■ Data section
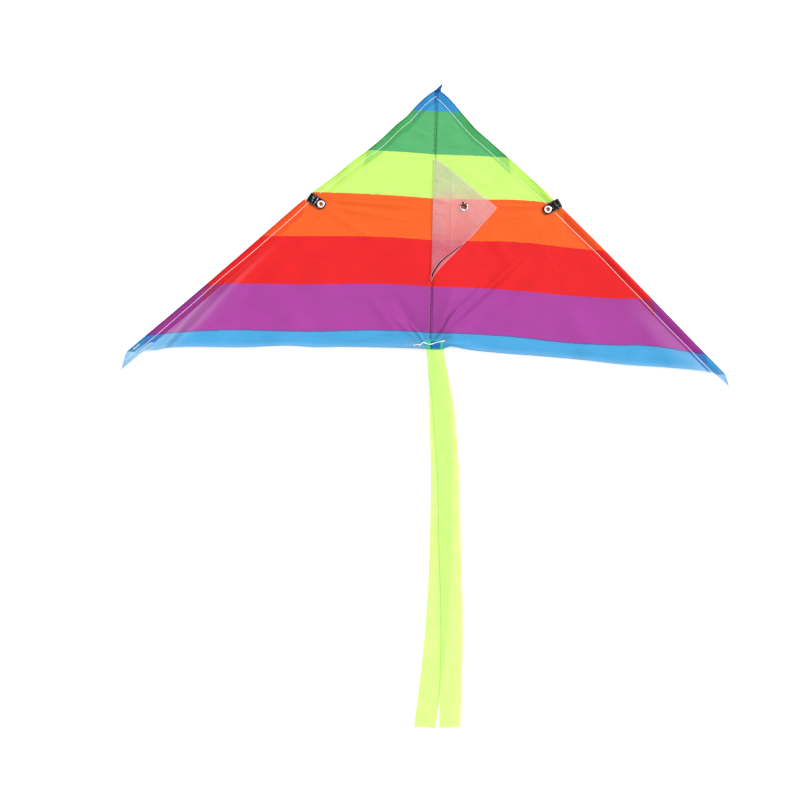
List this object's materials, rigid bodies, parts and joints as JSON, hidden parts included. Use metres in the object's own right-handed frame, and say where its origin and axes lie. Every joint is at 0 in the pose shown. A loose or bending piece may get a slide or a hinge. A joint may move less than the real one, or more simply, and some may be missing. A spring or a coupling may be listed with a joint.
{
  "type": "delta kite",
  "caption": "Delta kite with striped cloth wings, leading edge spars, spine, folding keel with a line eyelet, strap tabs for a spreader, and a ribbon tail.",
  "frame": {"origin": "centre of the bounding box at its base, with the kite lying on its back", "axes": "+Z is the keel side, +Y points from the tail to the nose, +X is to the right as seen from the keel side"},
  "size_m": [0.7, 0.7404, 0.0094],
  "materials": {
    "sail_cloth": "thin striped polyester, slightly see-through",
    "rod": "pultruded fibreglass",
    "vinyl": "glossy black soft vinyl",
    "eyelet_metal": "bright rolled metal",
    "pocket_cloth": "dark blue polyester",
    "cap": "soft white vinyl cap",
    "keel_cloth": "thin white see-through polyester",
    "ribbon": "thin yellow-green see-through polyester",
    "thread": "white sewing thread"
  },
  "bodies": {
    "spine": {"sail_centre_strip": "sail_cloth", "spine_rod": "rod", "nose_pocket": "pocket_cloth", "spine_end_pocket": "pocket_cloth", "spreader_loop_upper": "pocket_cloth", "spreader_loop_lower": "pocket_cloth", "tail_tack_thread": "thread"},
    "wing_left": {"sail_left": "sail_cloth", "leading_edge_spar_left": "rod"},
    "wing_right": {"sail_right": "sail_cloth", "leading_edge_spar_right": "rod"},
    "tab_left": {"strap_left": "vinyl", "strap_eyelet_left": "eyelet_metal"},
    "tab_right": {"strap_right": "vinyl", "strap_eyelet_right": "eyelet_metal"},
    "keel": {"keel_upper_ply": "keel_cloth", "keel_lower_ply": "keel_cloth", "keel_eyelet": "eyelet_metal"},
    "tail_left": {"tail_ribbon_left": "ribbon"},
    "tail_right": {"tail_ribbon_right": "ribbon"},
    "spreader": {"spreader_rod": "rod", "spreader_cap_upper": "cap", "spreader_cap_lower": "cap"}
  },
  "joints": [
    {"name": "wing_left_fold", "type": "hinge", "parent": "spine", "child": "wing_left", "pos_m": [-0.00965, 0.2, 0.00645], "axis": [0, -1, 0], "range_deg": [0, 50]},
    {"name": "wing_right_fold", "type": "hinge", "parent": "spine", "child": "wing_right", "pos_m": [0.00965, 0.2, 0.00645], "axis": [0, 1, 0], "range_deg": [0, 50]},
    {"name": "tab_left_swing", "type": "hinge", "parent": "wing_left", "child": "tab_left", "pos_m": [-0.14122, 0.23572, 0.00645], "axis": [-0.7312, -0.6822, 0], "range_deg": [0, 310]},
    {"name": "tab_right_swing", "type": "hinge", "parent": "wing_right", "child": "tab_right", "pos_m": [0.14122, 0.23572, 0.00645], "axis": [-0.7312, 0.6822, 0], "range_deg": [0, 310]},
    {"name": "keel_swing", "type": "hinge", "parent": "spine", "child": "keel", "pos_m": [-0.00175, 0.22, 0.0078], "axis": [0, -1, 0], "range_deg": [0, 176]},
    {"name": "tail_swing", "type": "hinge", "parent": "spine", "child": "tail_left", "pos_m": [0.006, 0.07675, 0.0046], "axis": [1, 0, 0], "range_deg": [0, 85]},
    {"name": "tail_spread", "type": "hinge", "parent": "tail_left", "child": "tail_right", "pos_m": [0.004, 0.07575, 0.0046], "axis": [0, 0, 1], "range_deg": [-3, 6]},
    {"name": "spreader_slide", "type": "slide", "parent": "spine", "child": "spreader", "axis": [0, 1, 0], "range_m": [0, 0.275]}
  ]
}
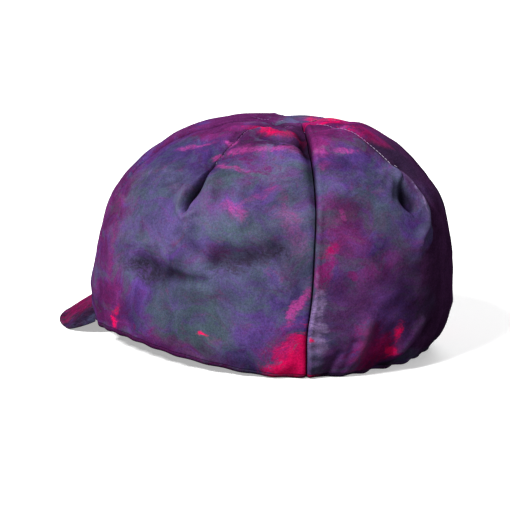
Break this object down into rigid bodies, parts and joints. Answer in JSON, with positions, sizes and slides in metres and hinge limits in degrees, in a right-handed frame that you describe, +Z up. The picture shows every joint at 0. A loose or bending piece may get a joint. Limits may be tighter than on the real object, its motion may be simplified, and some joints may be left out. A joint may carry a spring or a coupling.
{
  "type": "cycling cap",
  "caption": "Soft round cloth cap with a short drooping peak, darted panels and an elasticated hem, worn for cycling, sport and sun.",
  "frame": {"origin": "middle of the cap's footprint, on the surface that it stands on", "axes": "+Z up, -Y the way the peak points, +X to the wearer's left"},
  "size_m": [0.1792, 0.2528, 0.1275],
  "materials": {
    "crown_cloth": "matt printed cotton, clouded indigo, violet, grey-green and crimson",
    "hem_cloth": "matt printed cotton, turned under and gathered",
    "peak_cloth": "matt printed cotton, sewn double"
  },
  "bodies": {
    "root": {"crown_front": "crown_cloth", "crown_left": "crown_cloth", "crown_back": "crown_cloth", "crown_right": "crown_cloth", "hem_band": "hem_cloth", "peak": "peak_cloth"}
  },
  "joints": []
}
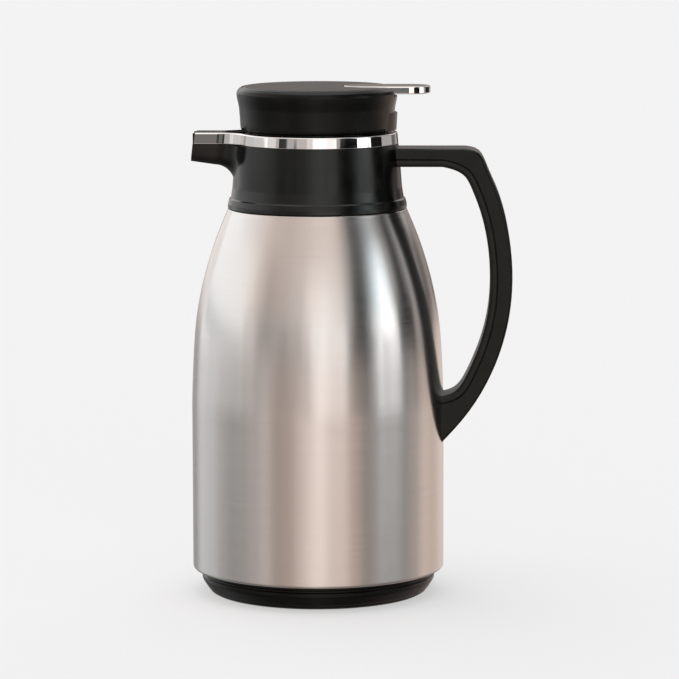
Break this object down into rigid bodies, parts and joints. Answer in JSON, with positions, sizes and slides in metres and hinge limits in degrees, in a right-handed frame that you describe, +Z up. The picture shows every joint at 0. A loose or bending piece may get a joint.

■ Given task
Repeat the material above in full, quoting it exactly.

■ Exercise output
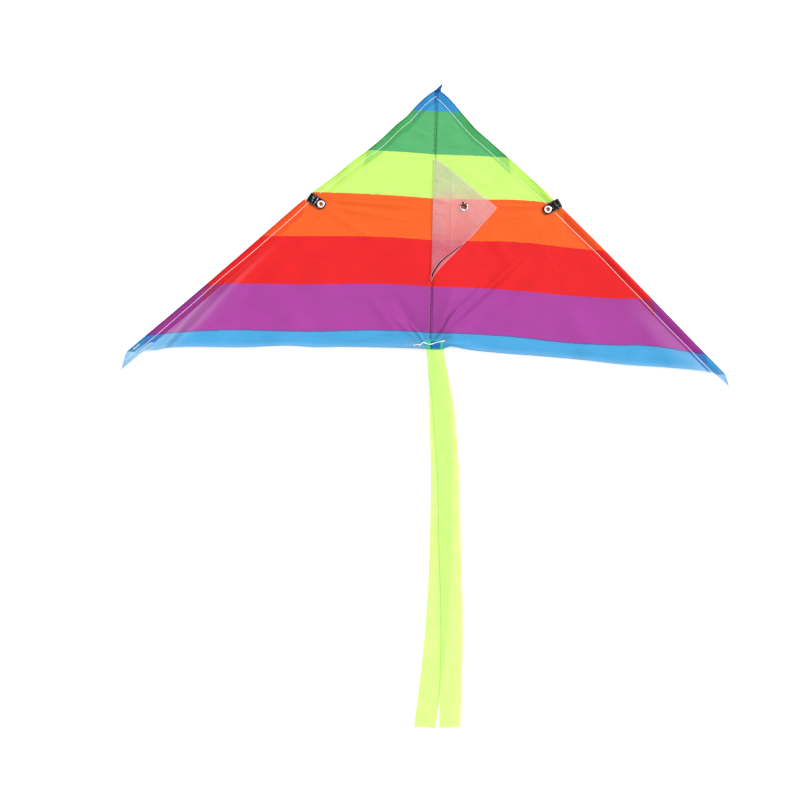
List this object's materials, rigid bodies, parts and joints as JSON, hidden parts included. Use metres in the object's own right-handed frame, and say where its origin and axes lie. Every joint is at 0 in the pose shown. A loose or bending piece may get a slide or a hinge. A joint may move less than the real one, or more simply, and some may be missing. A spring or a coupling may be listed with a joint.
{
  "type": "delta kite",
  "caption": "Delta kite with striped cloth wings, leading edge spars, spine, folding keel with a line eyelet, strap tabs for a spreader, and a ribbon tail.",
  "frame": {"origin": "centre of the bounding box at its base, with the kite lying on its back", "axes": "+Z is the keel side, +Y points from the tail to the nose, +X is to the right as seen from the keel side"},
  "size_m": [0.7, 0.7404, 0.0094],
  "materials": {
    "sail_cloth": "thin striped polyester, slightly see-through",
    "rod": "pultruded fibreglass",
    "vinyl": "glossy black soft vinyl",
    "eyelet_metal": "bright rolled metal",
    "pocket_cloth": "dark blue polyester",
    "cap": "soft white vinyl cap",
    "keel_cloth": "thin white see-through polyester",
    "ribbon": "thin yellow-green see-through polyester",
    "thread": "white sewing thread"
  },
  "bodies": {
    "spine": {"sail_centre_strip": "sail_cloth", "spine_rod": "rod", "nose_pocket": "pocket_cloth", "spine_end_pocket": "pocket_cloth", "spreader_loop_upper": "pocket_cloth", "spreader_loop_lower": "pocket_cloth", "tail_tack_thread": "thread"},
    "wing_left": {"sail_left": "sail_cloth", "leading_edge_spar_left": "rod"},
    "wing_right": {"sail_right": "sail_cloth", "leading_edge_spar_right": "rod"},
    "tab_left": {"strap_left": "vinyl", "strap_eyelet_left": "eyelet_metal"},
    "tab_right": {"strap_right": "vinyl", "strap_eyelet_right": "eyelet_metal"},
    "keel": {"keel_upper_ply": "keel_cloth", "keel_lower_ply": "keel_cloth", "keel_eyelet": "eyelet_metal"},
    "tail_left": {"tail_ribbon_left": "ribbon"},
    "tail_right": {"tail_ribbon_right": "ribbon"},
    "spreader": {"spreader_rod": "rod", "spreader_cap_upper": "cap", "spreader_cap_lower": "cap"}
  },
  "joints": [
    {"name": "wing_left_fold", "type": "hinge", "parent": "spine", "child": "wing_left", "pos_m": [-0.00965, 0.2, 0.00645], "axis": [0, -1, 0], "range_deg": [0, 50]},
    {"name": "wing_right_fold", "type": "hinge", "parent": "spine", "child": "wing_right", "pos_m": [0.00965, 0.2, 0.00645], "axis": [0, 1, 0], "range_deg": [0, 50]},
    {"name": "tab_left_swing", "type": "hinge", "parent": "wing_left", "child": "tab_left", "pos_m": [-0.14122, 0.23572, 0.00645], "axis": [-0.7312, -0.6822, 0], "range_deg": [0, 310]},
    {"name": "tab_right_swing", "type": "hinge", "parent": "wing_right", "child": "tab_right", "pos_m": [0.14122, 0.23572, 0.00645], "axis": [-0.7312, 0.6822, 0], "range_deg": [0, 310]},
    {"name": "keel_swing", "type": "hinge", "parent": "spine", "child": "keel", "pos_m": [-0.00175, 0.22, 0.0078], "axis": [0, -1, 0], "range_deg": [0, 176]},
    {"name": "tail_swing", "type": "hinge", "parent": "spine", "child": "tail_left", "pos_m": [0.006, 0.07675, 0.0046], "axis": [1, 0, 0], "range_deg": [0, 85]},
    {"name": "tail_spread", "type": "hinge", "parent": "tail_left", "child": "tail_right", "pos_m": [0.004, 0.07575, 0.0046], "axis": [0, 0, 1], "range_deg": [-3, 6]},
    {"name": "spreader_slide", "type": "slide", "parent": "spine", "child": "spreader", "axis": [0, 1, 0], "range_m": [0, 0.275]}
  ]
}
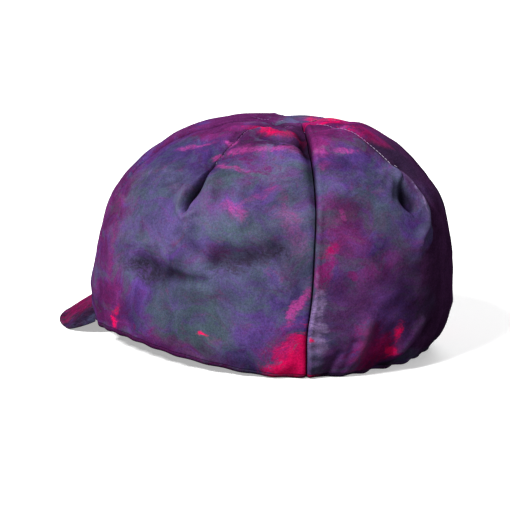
Break this object down into rigid bodies, parts and joints. Answer in JSON, with positions, sizes and slides in metres and hinge limits in degrees, in a right-handed frame that you describe, +Z up. The picture shows every joint at 0. A loose or bending piece may get a joint. Limits may be tighter than on the real object, its motion may be simplified, and some joints may be left out. A joint may carry a spring or a coupling.
{
  "type": "cycling cap",
  "caption": "Soft round cloth cap with a short drooping peak, darted panels and an elasticated hem, worn for cycling, sport and sun.",
  "frame": {"origin": "middle of the cap's footprint, on the surface that it stands on", "axes": "+Z up, -Y the way the peak points, +X to the wearer's left"},
  "size_m": [0.1792, 0.2528, 0.1275],
  "materials": {
    "crown_cloth": "matt printed cotton, clouded indigo, violet, grey-green and crimson",
    "hem_cloth": "matt printed cotton, turned under and gathered",
    "peak_cloth": "matt printed cotton, sewn double"
  },
  "bodies": {
    "root": {"crown_front": "crown_cloth", "crown_left": "crown_cloth", "crown_back": "crown_cloth", "crown_right": "crown_cloth", "hem_band": "hem_cloth", "peak": "peak_cloth"}
  },
  "joints": []
}
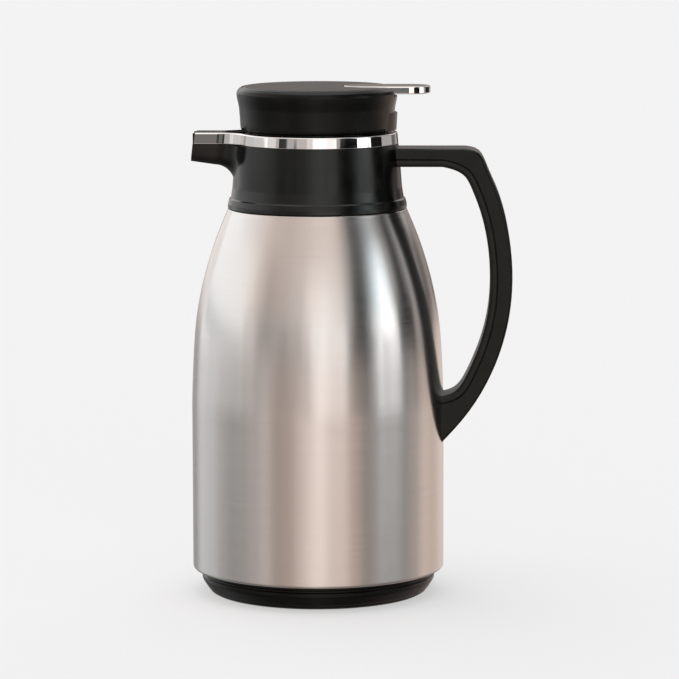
Break this object down into rigid bodies, parts and joints. Answer in JSON, with positions, sizes and slides in metres and hinge limits in degrees, in a right-handed frame that you describe, +Z up. The picture shows every joint at 0. A loose or bending piece may get a joint.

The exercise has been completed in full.